# EXERCISE
Please write out the material below exactly as given.

# INFORMATION SUPPLIED
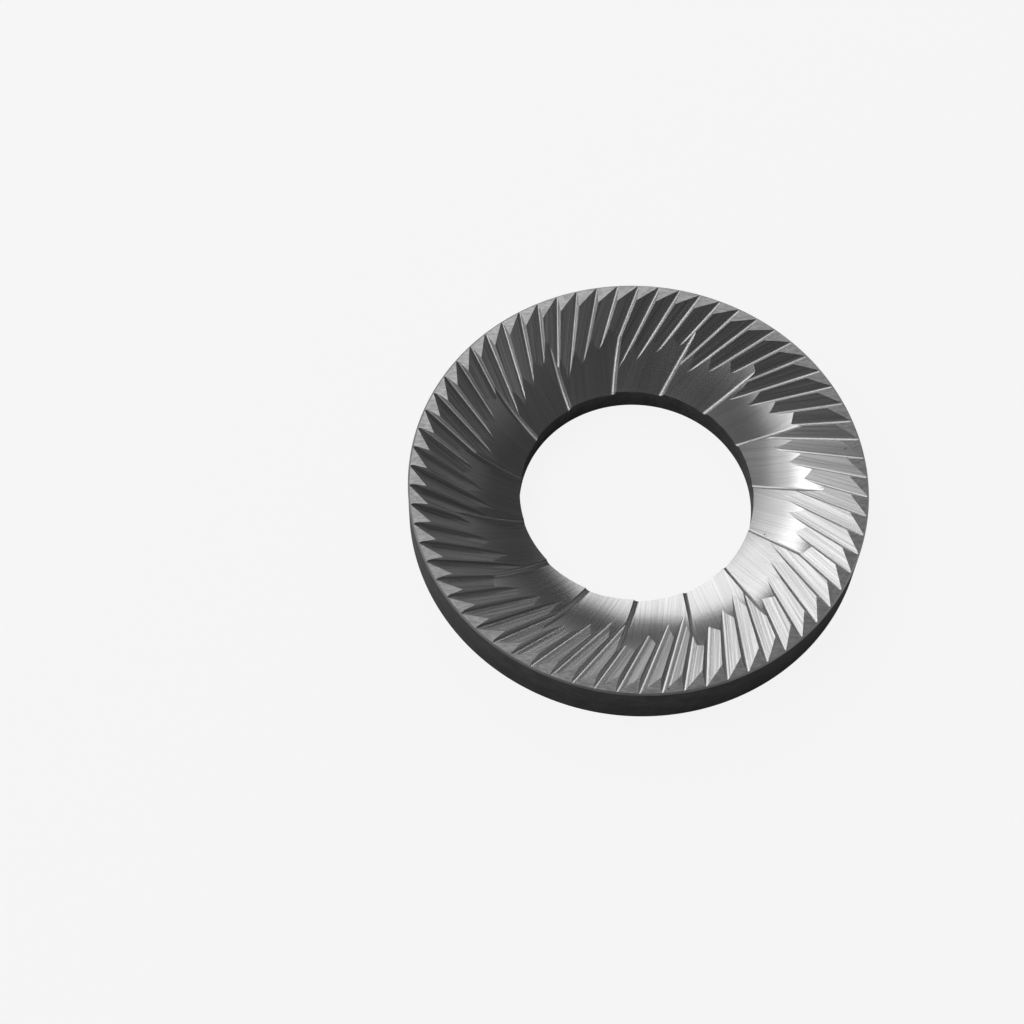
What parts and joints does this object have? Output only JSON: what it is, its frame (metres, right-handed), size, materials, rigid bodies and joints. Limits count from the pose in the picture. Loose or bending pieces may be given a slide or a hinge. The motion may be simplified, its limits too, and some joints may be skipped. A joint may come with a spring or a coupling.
{
  "type": "coffee grinder burr",
  "caption": "Flat ring burr with swept cutting teeth on one face, deeper feed grooves around its bore, and blind dowel holes in its flat back.",
  "frame": {"origin": "centre of the ring on its flat back face", "axes": "+Z along the ring axis from the back face to the toothed face; the root of one fine groove, drawn out to the rim, points along +X"},
  "size_m": [0.08, 0.08, 0.01],
  "materials": {
    "burr_steel": "ground hardened steel: fine grinding lines along the grooves, turned rim, satin ground back"
  },
  "bodies": {
    "root": {"burr": "burr_steel"}
  },
  "joints": []
}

# TASK ANSWER
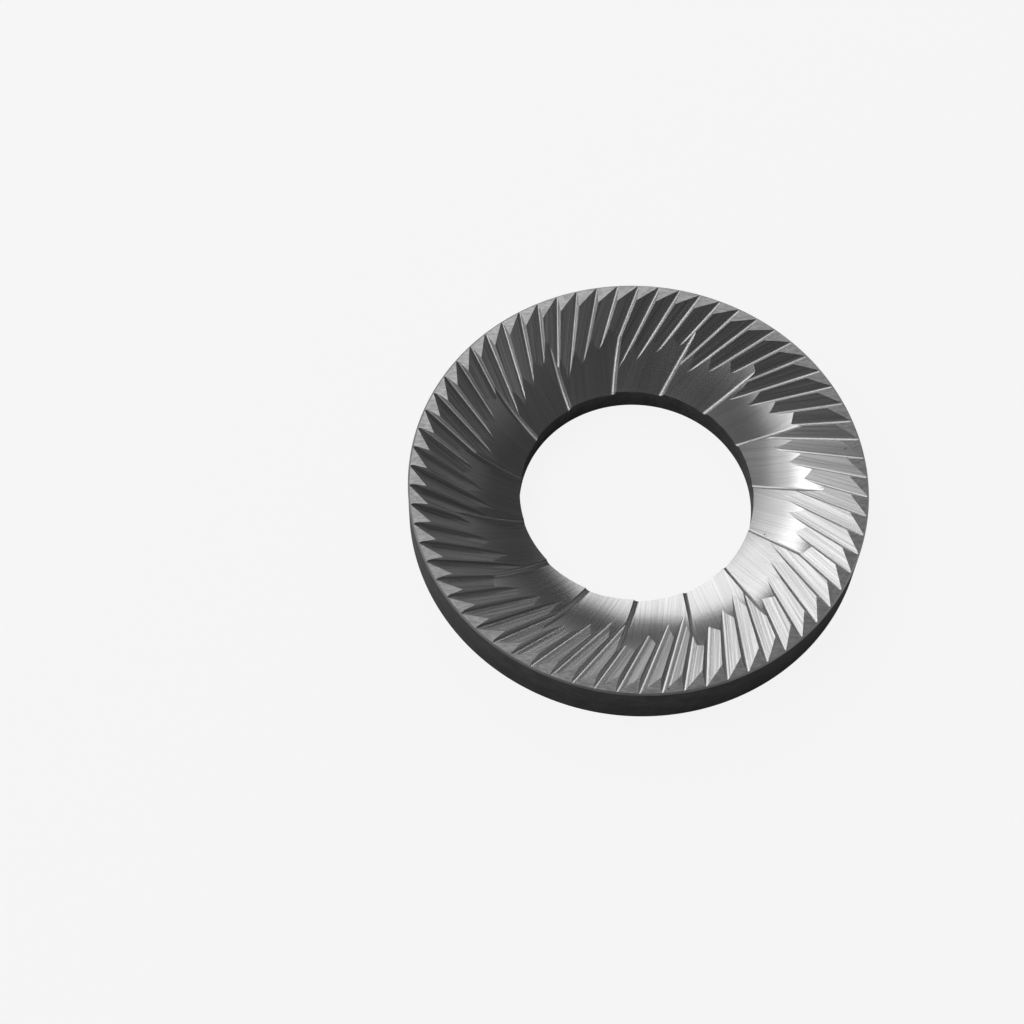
What parts and joints does this object have? Output only JSON: what it is, its frame (metres, right-handed), size, materials, rigid bodies and joints. Limits count from the pose in the picture. Loose or bending pieces may be given a slide or a hinge. The motion may be simplified, its limits too, and some joints may be skipped. A joint may come with a spring or a coupling.
{
  "type": "coffee grinder burr",
  "caption": "Flat ring burr with swept cutting teeth on one face, deeper feed grooves around its bore, and blind dowel holes in its flat back.",
  "frame": {"origin": "centre of the ring on its flat back face", "axes": "+Z along the ring axis from the back face to the toothed face; the root of one fine groove, drawn out to the rim, points along +X"},
  "size_m": [0.08, 0.08, 0.01],
  "materials": {
    "burr_steel": "ground hardened steel: fine grinding lines along the grooves, turned rim, satin ground back"
  },
  "bodies": {
    "root": {"burr": "burr_steel"}
  },
  "joints": []
}